Five firefighters challenged the incentive pay system, arguing that the plan violated the “equal protection” clause of the Louisiana Constitution. The firefighters also contended that the program violated a state statute providing that “equal recognition and compensation shall be received for equal performance of duty and responsibility.”
The Louisiana Court of Appeals rejected the firefighters’ arguments. As to the state statutes on firefighter compensation, the Court found that the purpose of the statutes was “to provide uniform standards for the minimum wages and working conditions of firefighters. Nothing in the statutes requires that all firefighters within one of these categories be paid the same. The firefighters receiving incentive pay receive higher pay for certain certifications, and when those skills are put to use.”

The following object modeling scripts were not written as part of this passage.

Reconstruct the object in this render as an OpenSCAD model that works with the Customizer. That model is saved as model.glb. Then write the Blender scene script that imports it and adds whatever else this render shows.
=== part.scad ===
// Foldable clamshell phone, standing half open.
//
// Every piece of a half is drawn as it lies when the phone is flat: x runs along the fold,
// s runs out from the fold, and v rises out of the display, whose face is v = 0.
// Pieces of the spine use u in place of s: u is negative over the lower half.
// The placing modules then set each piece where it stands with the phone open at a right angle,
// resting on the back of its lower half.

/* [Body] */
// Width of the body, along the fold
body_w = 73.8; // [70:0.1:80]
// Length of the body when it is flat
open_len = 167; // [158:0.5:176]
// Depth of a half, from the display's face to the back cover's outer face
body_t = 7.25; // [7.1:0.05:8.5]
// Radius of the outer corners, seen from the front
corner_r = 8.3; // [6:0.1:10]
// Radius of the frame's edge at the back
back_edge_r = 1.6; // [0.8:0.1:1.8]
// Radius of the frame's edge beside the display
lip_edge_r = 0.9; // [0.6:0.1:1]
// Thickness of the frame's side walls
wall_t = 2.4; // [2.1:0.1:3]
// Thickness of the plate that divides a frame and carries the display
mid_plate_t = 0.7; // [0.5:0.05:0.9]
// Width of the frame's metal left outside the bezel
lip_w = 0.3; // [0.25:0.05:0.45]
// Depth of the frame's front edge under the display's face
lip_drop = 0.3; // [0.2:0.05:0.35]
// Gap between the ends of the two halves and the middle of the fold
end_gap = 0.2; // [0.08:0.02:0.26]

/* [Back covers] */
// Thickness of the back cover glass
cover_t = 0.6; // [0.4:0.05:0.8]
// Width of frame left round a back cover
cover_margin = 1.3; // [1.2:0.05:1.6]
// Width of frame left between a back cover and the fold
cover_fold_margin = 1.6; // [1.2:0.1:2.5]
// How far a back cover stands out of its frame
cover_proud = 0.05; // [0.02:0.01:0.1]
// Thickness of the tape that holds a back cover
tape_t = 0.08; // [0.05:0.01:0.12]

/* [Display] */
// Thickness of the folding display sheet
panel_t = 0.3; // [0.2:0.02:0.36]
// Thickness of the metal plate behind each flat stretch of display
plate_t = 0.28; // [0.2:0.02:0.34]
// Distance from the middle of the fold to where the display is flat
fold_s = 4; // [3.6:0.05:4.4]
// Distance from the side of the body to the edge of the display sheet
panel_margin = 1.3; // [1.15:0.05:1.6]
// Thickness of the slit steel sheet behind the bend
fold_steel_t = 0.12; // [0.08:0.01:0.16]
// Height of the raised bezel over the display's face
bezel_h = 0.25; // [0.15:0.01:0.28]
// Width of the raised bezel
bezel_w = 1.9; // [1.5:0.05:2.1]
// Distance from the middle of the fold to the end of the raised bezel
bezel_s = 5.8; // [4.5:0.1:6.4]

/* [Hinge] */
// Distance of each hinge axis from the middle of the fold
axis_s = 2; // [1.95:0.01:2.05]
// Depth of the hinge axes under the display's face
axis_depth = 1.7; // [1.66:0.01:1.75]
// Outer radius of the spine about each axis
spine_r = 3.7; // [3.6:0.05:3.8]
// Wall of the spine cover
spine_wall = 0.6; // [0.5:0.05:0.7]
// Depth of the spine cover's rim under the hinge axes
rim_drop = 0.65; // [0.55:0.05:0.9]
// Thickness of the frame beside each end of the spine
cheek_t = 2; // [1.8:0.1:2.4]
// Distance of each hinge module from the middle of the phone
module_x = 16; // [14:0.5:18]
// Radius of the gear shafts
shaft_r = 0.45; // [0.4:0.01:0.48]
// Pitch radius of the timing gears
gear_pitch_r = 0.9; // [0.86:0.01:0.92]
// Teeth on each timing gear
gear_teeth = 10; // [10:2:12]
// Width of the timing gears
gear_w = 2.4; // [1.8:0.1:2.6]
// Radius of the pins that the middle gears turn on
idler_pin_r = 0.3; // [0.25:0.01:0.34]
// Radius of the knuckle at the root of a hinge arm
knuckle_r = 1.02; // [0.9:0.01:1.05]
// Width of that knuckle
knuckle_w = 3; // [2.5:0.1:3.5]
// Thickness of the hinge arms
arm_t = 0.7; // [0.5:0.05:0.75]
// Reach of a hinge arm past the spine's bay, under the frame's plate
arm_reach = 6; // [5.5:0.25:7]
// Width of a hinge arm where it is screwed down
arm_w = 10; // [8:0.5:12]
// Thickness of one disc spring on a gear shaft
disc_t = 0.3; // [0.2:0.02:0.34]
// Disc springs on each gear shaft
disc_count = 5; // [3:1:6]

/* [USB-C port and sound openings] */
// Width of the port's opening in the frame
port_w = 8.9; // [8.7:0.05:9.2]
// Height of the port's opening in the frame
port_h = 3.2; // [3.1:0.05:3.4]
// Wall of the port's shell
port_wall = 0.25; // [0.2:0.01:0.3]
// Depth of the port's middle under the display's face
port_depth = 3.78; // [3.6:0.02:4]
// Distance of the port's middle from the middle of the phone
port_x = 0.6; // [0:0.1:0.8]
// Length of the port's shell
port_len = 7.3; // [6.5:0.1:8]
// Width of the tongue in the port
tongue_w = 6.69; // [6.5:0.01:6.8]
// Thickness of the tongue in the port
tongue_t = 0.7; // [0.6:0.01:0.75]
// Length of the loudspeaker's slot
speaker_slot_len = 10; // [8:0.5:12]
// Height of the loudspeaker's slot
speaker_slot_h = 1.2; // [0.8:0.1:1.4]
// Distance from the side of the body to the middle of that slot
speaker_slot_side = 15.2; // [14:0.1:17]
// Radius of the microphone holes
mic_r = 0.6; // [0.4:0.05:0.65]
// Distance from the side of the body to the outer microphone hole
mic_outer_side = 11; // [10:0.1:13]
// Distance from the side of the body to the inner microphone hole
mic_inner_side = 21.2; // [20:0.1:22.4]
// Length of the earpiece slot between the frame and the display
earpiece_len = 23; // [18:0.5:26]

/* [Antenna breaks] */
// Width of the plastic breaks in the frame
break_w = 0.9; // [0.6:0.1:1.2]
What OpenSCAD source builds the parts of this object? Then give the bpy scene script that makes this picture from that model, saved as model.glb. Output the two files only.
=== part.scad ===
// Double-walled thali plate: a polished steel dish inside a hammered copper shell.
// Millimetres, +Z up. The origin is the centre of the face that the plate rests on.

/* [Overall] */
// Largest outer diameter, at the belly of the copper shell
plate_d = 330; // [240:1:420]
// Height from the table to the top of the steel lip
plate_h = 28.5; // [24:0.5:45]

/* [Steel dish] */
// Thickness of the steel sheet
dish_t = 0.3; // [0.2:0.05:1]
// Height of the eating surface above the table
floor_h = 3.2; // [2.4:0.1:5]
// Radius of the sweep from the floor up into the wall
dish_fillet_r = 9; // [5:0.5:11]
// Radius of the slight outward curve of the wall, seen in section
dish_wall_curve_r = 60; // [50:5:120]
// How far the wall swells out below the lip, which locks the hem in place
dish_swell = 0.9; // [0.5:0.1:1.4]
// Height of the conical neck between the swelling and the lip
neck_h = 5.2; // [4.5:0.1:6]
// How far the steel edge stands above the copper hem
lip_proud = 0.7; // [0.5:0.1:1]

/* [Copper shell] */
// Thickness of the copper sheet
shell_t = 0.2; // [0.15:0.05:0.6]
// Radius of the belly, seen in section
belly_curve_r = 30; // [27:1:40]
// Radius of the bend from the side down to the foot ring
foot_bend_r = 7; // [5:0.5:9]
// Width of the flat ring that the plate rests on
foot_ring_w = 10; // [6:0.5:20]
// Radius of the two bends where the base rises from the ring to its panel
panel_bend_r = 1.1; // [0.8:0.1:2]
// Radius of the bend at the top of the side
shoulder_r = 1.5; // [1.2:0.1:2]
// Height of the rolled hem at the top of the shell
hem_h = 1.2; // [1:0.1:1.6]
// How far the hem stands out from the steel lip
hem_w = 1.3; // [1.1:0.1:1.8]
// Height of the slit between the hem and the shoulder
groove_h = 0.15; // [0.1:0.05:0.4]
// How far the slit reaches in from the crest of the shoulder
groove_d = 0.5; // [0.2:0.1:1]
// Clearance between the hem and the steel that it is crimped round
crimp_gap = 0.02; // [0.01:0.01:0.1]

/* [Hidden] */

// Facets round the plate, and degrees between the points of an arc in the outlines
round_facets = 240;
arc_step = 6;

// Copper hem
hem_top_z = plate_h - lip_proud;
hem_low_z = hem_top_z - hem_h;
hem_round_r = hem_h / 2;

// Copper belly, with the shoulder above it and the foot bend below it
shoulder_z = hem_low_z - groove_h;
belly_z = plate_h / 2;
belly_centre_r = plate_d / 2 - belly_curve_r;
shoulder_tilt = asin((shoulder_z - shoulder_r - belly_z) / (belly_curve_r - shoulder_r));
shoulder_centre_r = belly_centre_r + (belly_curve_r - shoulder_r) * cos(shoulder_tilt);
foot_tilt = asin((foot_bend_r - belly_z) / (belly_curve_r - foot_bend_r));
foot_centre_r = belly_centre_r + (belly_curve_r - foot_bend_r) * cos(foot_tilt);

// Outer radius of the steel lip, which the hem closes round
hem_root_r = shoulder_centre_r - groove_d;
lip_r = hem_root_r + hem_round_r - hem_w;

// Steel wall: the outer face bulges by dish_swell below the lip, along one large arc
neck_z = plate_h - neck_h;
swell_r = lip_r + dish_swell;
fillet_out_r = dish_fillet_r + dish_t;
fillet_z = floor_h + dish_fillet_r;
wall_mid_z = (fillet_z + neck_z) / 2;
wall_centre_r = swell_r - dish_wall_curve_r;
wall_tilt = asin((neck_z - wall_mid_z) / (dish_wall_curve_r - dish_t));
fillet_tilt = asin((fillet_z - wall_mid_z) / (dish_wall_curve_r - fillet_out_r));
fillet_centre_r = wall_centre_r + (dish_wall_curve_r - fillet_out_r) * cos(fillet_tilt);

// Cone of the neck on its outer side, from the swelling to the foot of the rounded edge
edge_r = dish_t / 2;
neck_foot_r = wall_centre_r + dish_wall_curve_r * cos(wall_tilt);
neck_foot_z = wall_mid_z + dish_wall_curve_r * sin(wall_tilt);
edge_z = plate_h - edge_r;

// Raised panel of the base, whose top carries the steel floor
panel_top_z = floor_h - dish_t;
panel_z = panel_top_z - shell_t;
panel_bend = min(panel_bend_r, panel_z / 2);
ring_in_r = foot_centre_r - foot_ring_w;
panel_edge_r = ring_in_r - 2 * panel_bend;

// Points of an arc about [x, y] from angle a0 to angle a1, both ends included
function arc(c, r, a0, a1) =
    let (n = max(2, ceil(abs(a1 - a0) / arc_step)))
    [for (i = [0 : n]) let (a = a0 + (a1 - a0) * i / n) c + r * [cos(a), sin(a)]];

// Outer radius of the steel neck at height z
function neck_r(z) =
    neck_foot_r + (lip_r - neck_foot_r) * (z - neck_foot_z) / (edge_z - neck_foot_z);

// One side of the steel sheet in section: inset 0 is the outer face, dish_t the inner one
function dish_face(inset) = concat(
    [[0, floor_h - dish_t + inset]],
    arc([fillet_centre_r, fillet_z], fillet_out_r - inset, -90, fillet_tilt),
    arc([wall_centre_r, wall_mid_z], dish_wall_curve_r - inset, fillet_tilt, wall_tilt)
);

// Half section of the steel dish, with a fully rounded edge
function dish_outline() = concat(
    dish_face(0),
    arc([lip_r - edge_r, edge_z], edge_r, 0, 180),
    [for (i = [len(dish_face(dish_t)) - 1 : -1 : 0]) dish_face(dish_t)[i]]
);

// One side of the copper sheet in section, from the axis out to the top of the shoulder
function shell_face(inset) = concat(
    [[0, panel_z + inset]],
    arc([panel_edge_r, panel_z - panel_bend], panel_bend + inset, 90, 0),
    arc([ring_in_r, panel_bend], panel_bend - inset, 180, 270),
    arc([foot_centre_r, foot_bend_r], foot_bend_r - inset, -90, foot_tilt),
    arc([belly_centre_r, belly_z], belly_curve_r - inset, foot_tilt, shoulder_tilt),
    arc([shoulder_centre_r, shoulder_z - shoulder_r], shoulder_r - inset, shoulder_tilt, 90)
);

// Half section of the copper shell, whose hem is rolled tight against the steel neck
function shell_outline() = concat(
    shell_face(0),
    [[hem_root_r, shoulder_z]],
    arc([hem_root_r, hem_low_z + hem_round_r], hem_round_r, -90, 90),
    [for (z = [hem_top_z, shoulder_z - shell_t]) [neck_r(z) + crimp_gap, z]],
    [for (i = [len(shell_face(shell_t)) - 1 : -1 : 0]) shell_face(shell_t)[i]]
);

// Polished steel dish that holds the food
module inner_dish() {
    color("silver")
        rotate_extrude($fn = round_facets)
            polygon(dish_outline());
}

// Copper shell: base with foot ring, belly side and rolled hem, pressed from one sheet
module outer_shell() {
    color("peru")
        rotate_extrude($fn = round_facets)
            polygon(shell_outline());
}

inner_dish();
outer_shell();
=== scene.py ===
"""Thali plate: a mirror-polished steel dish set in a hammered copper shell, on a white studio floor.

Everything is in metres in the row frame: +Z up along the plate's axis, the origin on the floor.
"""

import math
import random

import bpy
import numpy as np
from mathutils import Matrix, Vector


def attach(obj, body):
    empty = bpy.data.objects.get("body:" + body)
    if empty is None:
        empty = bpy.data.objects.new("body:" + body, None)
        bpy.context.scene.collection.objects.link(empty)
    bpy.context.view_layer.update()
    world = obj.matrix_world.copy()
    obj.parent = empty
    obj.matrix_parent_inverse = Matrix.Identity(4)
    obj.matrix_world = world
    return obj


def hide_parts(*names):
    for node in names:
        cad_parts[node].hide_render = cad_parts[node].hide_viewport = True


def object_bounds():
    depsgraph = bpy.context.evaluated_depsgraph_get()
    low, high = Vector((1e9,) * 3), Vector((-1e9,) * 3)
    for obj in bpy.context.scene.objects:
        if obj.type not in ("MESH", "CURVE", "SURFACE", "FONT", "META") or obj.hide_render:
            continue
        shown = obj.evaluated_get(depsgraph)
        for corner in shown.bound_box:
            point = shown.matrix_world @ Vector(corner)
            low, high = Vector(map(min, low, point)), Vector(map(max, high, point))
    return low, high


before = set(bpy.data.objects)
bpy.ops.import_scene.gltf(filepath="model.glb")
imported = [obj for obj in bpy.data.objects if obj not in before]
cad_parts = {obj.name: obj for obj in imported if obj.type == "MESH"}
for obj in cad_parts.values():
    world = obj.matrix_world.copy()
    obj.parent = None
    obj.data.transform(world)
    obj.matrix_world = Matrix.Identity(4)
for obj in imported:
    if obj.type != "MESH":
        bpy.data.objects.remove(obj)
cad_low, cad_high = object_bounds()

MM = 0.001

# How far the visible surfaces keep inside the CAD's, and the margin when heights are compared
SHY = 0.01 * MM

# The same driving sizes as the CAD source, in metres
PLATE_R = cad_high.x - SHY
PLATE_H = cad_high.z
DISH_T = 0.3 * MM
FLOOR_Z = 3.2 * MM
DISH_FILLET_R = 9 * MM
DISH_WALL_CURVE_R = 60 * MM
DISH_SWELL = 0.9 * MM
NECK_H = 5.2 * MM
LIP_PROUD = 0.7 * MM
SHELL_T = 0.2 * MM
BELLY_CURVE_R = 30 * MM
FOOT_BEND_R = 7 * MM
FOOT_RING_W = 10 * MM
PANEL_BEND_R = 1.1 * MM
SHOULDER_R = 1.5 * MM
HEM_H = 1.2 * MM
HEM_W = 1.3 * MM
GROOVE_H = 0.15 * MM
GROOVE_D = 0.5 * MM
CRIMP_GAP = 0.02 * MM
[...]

As to the firefighters’ constitutional arguments, the Court reasoned that the constitution “commands the courts to decline enforcement of laws classifying individuals in three situations: (1) When the law classifies individuals by race or religious belief, the law shall be repudiated completely; (2) when the law classifies individuals on the basis of birth, age, sex, culture, physical condition, or political ideas or affiliations, its enforcement shall be refused unless the state or other advocate of the classification shows that the classification has a reasonable basis; and (3) when the law classifies individuals on any other basis, it shall be rejected when any member of a disadvantaged class shows that it does not suitably further any appropriate state interest. The City’s incentive pay plan does not classify the firefighters based on race, religion, birth, age, sex, culture, physical condition, or political ideas or affiliations. The incentive pay plan classifies the firefighters based on educational certification and employment roles. Therefore, the only way the City’s incentive pay plan may be rejected is if a disadvantaged individual shows that it does not suitably further any appropriate interest of the City.
“The City has clearly shown that the classification suitably furthers an appropriate interest. One of the highest interests any government has, local government in particular, is the interest of protecting its citizens from harm. The fire department is set up to do just that. It protects citizens from fire damage, bomb threats, hazardous material spills, etc. To better provide these services, the City has provided incentives for firefighters to be better trained for the lifesaving and property-protecting services they provide.”
Morgan v. City of Shreveport, 2011 WL 2698188 (La. App. 2011).